* [Aim]
In the material below, find each line holding the string "points" and copy it.

**********

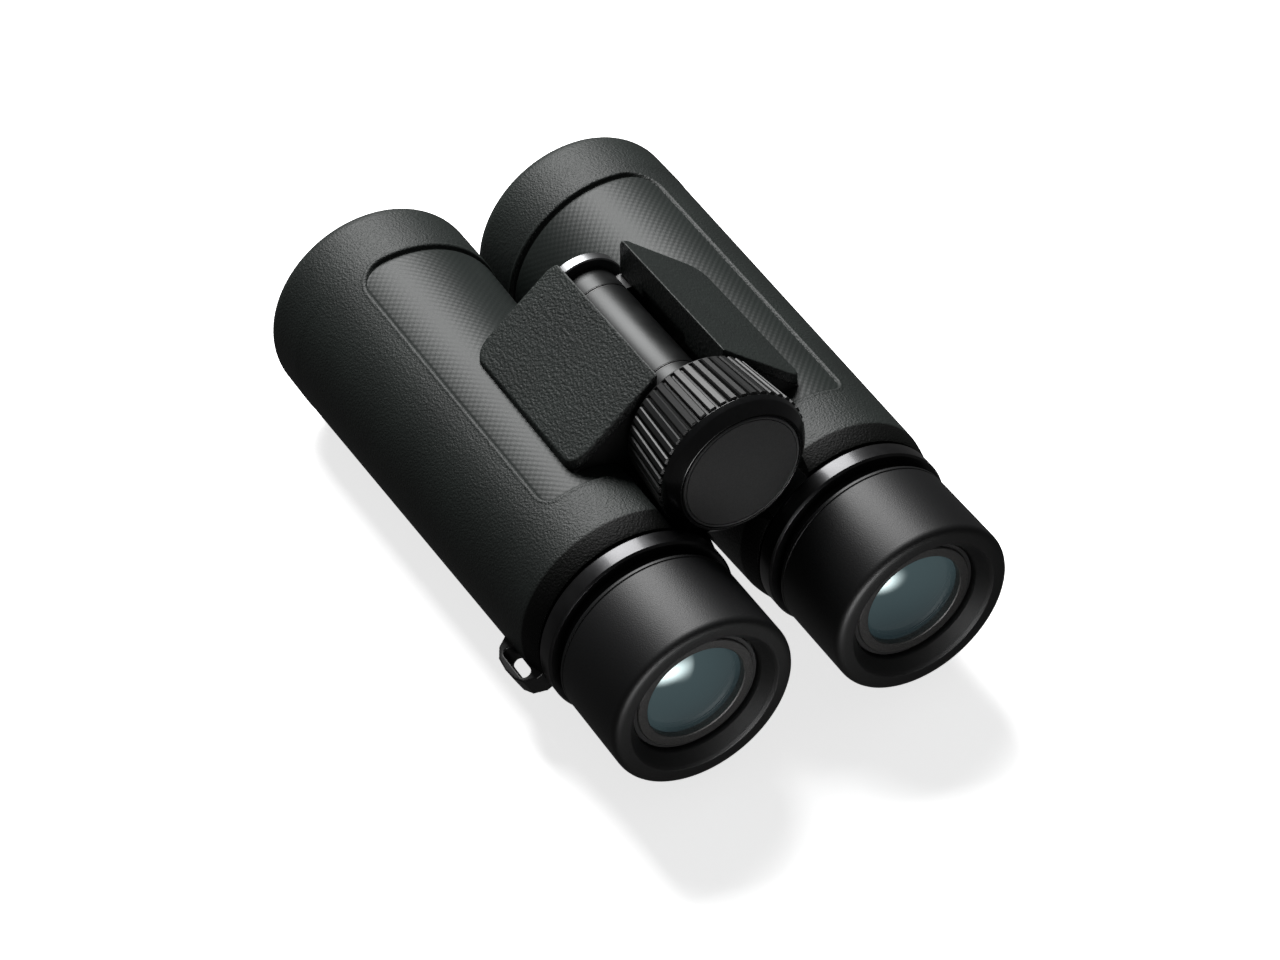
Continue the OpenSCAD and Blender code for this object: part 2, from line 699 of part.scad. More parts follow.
// Rubber grip: tapered, with long flat-topped ribs
module wheel_grip() {
    grip_r = wheel_radius - 4.3;
    color([0.16, 0.16, 0.16]) on_hinge() difference() {
        turned([[grip_r + seat_gap, wheel_y + 4.05], [wheel_radius - 0.3, wheel_y + 4.05],
            [wheel_radius, wheel_y + 4.6], [wheel_radius - 1.8, wheel_end_y - 0.5],
            [wheel_radius - 2.2, wheel_end_y], [grip_r + seat_gap, wheel_end_y]]);
        for (i = [0:rib_count - 1]) rotate([0, i * 360 / rib_count, 0])
            translate([-0.55, wheel_y + 5.2, wheel_radius - 1]) rotate([-6, 0, 0])
                cube([1.1, 30, 5]);
    }
}

module wheel_cap() {
    grip_r = wheel_radius - 4.3;
    color([0.22, 0.22, 0.23]) on_hinge() turned([[0, wheel_y], [grip_r, wheel_y],
        [grip_r + 0.3, wheel_y + 0.2], [grip_r + 0.3, wheel_y + 1.85], [0, wheel_y + 1.85]]);
}

module wheel_screw() {
    color([0.7, 0.7, 0.72]) on_hinge() {
        rod(3.4, wheel_y + 1.95, 36.48);
        rod(1.2, 36, 42.5);
    }
}

// ---- Assembly ----------------------------------------------------------------------------

housing_left();
housing_right();
on_left() armour();  // armour_left
on_right() armour();  // armour_right
on_left() grip_panel();  // grip_panel_left
on_right() grip_panel();  // grip_panel_right
on_left() wing_cover();  // wing_cover_left
on_right() wing_cover();  // wing_cover_right
on_left() objective_cell();  // objective_cell_left
on_right() objective_cell();  // objective_cell_right
on_left() objective_lens();  // objective_lens_left
on_right() objective_lens();  // objective_lens_right
on_left() objective_ring();  // objective_ring_left
on_right() objective_ring();  // objective_ring_right
on_left() focus_carrier();  // focus_carrier_left
on_right() focus_carrier();  // focus_carrier_right
on_left() focus_lens();  // focus_lens_left
on_right() focus_lens();  // focus_lens_right
on_left() prism_cage();  // prism_cage_left
on_right() prism_cage();  // prism_cage_right
on_left() prism_front();  // prism_front_left
on_right() prism_front();  // prism_front_right
on_left() prism_roof();  // prism_roof_left
on_right() prism_roof();  // prism_roof_right
on_left() eyepiece_tube(1);  // eyepiece_tube_left
on_right() eyepiece_tube(-1);  // eyepiece_tube_right
on_left() eye_lens();  // eye_lens_left
on_right() eye_lens();  // eye_lens_right
on_left() eye_ring();  // eye_ring_left
on_right() eye_ring();  // eye_ring_right
on_left() field_cell(false);  // field_cell_left
on_right() field_cell(true);  // field_cell_right
on_left() field_lens();  // field_lens_left
on_right() field_lens();  // field_lens_right
on_left() trim_ring(seat_gap);  // trim_ring_left
on_right() dioptre_ring();  // dioptre_ring_right
on_right() dioptre_pin();  // dioptre_pin_right
on_left() click_ring();  // click_ring_left
on_right() click_ring();  // click_ring_right
on_left() eyecup_sleeve();  // eyecup_sleeve_left
on_right() eyecup_sleeve();  // eyecup_sleeve_right
on_left() eyecup_rubber();  // eyecup_rubber_left
on_right() eyecup_rubber();  // eyecup_rubber_right
on_left() eyecup_pins();  // eyecup_pins_left
on_right() eyecup_pins();  // eyecup_pins_right
on_left() strap_lug();  // strap_lug_left
on_right() strap_lug();  // strap_lug_right
hinge_axle();
hinge_cap();
hinge_nut();
hinge_washers();
focus_spindle();
spindle_bushing();
focus_spool();
wheel_core();
wheel_grip();
wheel_cap();
wheel_screw();
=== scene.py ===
# %% [markdown]
# # Roof-prism binoculars
# The working parts come from the CAD model: this script loads them as a fixed frame, dresses
# the surfaces that the eye meets, and leaves every hinge, slide and thread where it is.
# %% Load the frame
import json
import math

import bmesh
import bpy
import numpy as np
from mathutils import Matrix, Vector


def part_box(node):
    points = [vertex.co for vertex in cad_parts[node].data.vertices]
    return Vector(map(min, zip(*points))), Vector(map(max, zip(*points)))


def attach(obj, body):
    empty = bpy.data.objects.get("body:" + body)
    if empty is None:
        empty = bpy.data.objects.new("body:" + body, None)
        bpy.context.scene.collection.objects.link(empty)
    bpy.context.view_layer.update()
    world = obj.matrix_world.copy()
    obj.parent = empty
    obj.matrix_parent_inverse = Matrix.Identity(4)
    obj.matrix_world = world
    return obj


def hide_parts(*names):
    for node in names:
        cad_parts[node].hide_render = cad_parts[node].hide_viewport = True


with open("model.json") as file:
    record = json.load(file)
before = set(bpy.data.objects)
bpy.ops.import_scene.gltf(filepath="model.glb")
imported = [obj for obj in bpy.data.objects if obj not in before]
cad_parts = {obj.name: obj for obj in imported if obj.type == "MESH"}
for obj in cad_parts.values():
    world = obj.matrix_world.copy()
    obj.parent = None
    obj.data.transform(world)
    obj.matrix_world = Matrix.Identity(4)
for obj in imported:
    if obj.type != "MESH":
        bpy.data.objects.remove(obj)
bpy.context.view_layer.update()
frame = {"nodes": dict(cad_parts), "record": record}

MM = 0.001

# %% [markdown]
# ## Where things are
# The joints of the record say where the two barrels and the hinge lie, so every piece below
# is placed from them. A barrel's own measures run from the eyecup's rim (0) to the bumper,
# with x towards the hinge, and the right barrel is the left one mirrored.
# %% Axes and stations
joint_at = {j["name"]: j.get("pos_m") for j in frame["record"]["behaviour"]["joints"]}
BARREL_X, _, BARREL_Z = [v / MM for v in joint_at["right_eyecup_turn"]]
HINGE_Z = joint_at["hinge_fold"][2] / MM
REAR_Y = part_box("eyecup_rubber_left")[0].y / MM
SIDES = {"left": -1, "right": 1}
BODY = {"left": "left_half", "right": "right_half"}
print("barrels at x =", BARREL_X, "z =", BARREL_Z, "hinge at z =", round(HINGE_Z, 2))


def in_frame(side, x, y, z):
    """A barrel's own point, in mm, as a point of the frame in metres."""
    return (SIDES[side] * (BARREL_X - x) * MM, (REAR_Y + y) * MM, (BARREL_Z + z) * MM)


def station(y):
    """A distance from the eyecup's rim, in mm, as a y of the frame in metres."""
    return (REAR_Y + y) * MM


# %% [markdown]
# ## The camera
# A long lens from the user's side, above and to the left, so that both eye lenses, the wheel
# and the tops of the barrels are in view. It is made first: everything else is judged in it.
# %% Make the camera
AZIMUTH, ELEVATION = math.radians(-30.3), math.radians(42.43)
AIM = Vector((-10.0, -21.1, 38.0)) * MM
AWAY = 815 * MM
camera_back = Vector((
    math.sin(AZIMUTH) * math.cos(ELEVATION),
    -math.cos(AZIMUTH) * math.cos(ELEVATION),
    math.sin(ELEVATION),
))
camera_data = bpy.data.cameras.new("product_camera")
camera_data.lens = 98.6
camera_data.sensor_width = 36
camera_data.clip_start = 0.01
camera_data.clip_end = 50
camera = bpy.data.objects.new("product_camera", camera_data)
camera.location = AIM + camera_back * AWAY
camera.rotation_mode = "QUATERNION"
camera.rotation_quaternion = (-camera_back).to_track_quat("-Z", "Y")
bpy.context.scene.collection.objects.link(camera)
bpy.context.scene.camera = camera
print("camera at", [round(v, 3) for v in camera.location])

# %% [markdown]
# ## Materials: the tools
# A finish here is a small node tree. Two helpers keep the trees short: one turns a hex colour,
# which is how a paint chart gives it, into the linear values that the renderer mixes, and one
# adds a node with its settings and its links.
# %% Colour and node helpers


def linear(hex_colour):
    """Linear RGBA of an sRGB hex colour."""
    channels = [int(hex_colour[i:i + 2], 16) / 255 for i in (1, 3, 5)]
    return tuple(c / 12.92 if c <= 0.04045 else ((c + 0.055) / 1.055) ** 2.4 for c in channels) + (1,)


def add(tree, kind, links=None, values=None, **settings):
    """A new node: settings are its properties, values its unlinked inputs, links its wires."""
    node = tree.nodes.new(kind)
    for key, value in settings.items():
        setattr(node, key, value)
    for key, value in (values or {}).items():
        node.inputs[key].default_value = value
    for key, socket in (links or {}).items():
        tree.links.new(socket, node.inputs[key])
    return node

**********

* [Task solution]
    points = [vertex.co for vertex in cad_parts[node].data.vertices]
    return Vector(map(min, zip(*points))), Vector(map(max, zip(*points)))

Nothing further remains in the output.